Perhaps it would be worth checking the eigenvalues that you obtained. For example, we can write $\sigma^{00}+\sigma^{01}$ in block-diagonal form in the $\{|\epsilon_0\rangle,|\epsilon_1\rangle,|\epsilon_2\rangle,|\epsilon_3\rangle\}$ basis: \begin{aligned} \frac{p_0}{2}|\epsilon_0\rangle\langle\epsilon_0| +\frac{p_1}{2}|\epsilon_1\rangle\langle\epsilon_1| + \frac{\sqrt{p_0 p_1}}{2}|\epsilon_0\rangle\langle\epsilon_1| + \frac{\sqrt{p_0 p_1}}{2}|\epsilon_1\rangle\langle\epsilon_0| + \frac{p_2}{2}|\epsilon_2\rangle\langle\epsilon_2| +\frac{p_3}{2}|\epsilon_3\rangle\langle\epsilon_3| + \frac{\sqrt{p_2 p_3}}{2}|\epsilon_2\rangle\langle\epsilon_3| + \frac{\sqrt{p_2 p_3}}{2}|\epsilon_3\rangle\langle\epsilon_2| =\left( \begin{array}{cccc} \frac{p_0}{2} & \frac{\sqrt{p_0} \sqrt{p_0}}{2} & 0 & 0 \\ \frac{\sqrt{p_0} \sqrt{p_0}}{2} & \frac{p_0}{2} & 0 & 0 \\ 0 & 0 & \frac{p_0}{2} & \frac{\sqrt{p_0} \sqrt{p_0}}{2} \\ 0 & 0 & \frac{\sqrt{p_0} \sqrt{p_0}}{2} & \frac{p_0}{2} \\ \end{array} \right).\end{aligned}

Since this is block-diagonal, its eigenvalues are the same as the eigenvalues of the blocks; i.e., the noneigenvalues of $\sigma^{00}+\sigma^{01}$ are the same as the nonzero eigenvalues of $\sigma^{00}$ and of $\sigma^{01}$: $$\lambda\in\left(\frac{p_0+p_1}{2},\frac{p_2+p_3}{2},0,0\right)=\left(\frac{p_0+p_1}{2},\frac{p_0+p_1}{2},0,0\right).$$ These come from solutions of equations such as $\left(\frac{p_0}{2}-\lambda\right)\left(\frac{p_1}{2}-\lambda\right)-\frac{p_0p_1}{4}=0$.

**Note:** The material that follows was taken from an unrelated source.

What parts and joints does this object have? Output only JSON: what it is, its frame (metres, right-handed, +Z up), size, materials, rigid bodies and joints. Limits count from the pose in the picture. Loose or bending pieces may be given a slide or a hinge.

Similarly, we can express the other element in block-diagonal form: $$\sigma^{10}+\sigma^{11}=\left( \begin{array}{cccc} \frac{p_0}{2} & -\frac{\sqrt{p_0} \sqrt{p_0}}{2} & 0 & 0 \\ -\frac{\sqrt{p_0} \sqrt{p_0}}{2} & \frac{p_0}{2} & 0 & 0 \\ 0 & 0 & \frac{p_0}{2} & -\frac{\sqrt{p_0} \sqrt{p_0}}{2} \\ 0 & 0 & -\frac{\sqrt{p_0} \sqrt{p_0}}{2} & \frac{p_0}{2} \\ \end{array} \right),$$ which has the same eigenvalues as $\sigma^{00}+\sigma^{01}$.

The rest of your formulas look correct, so using these corrected eigenvalues should fix your calculation.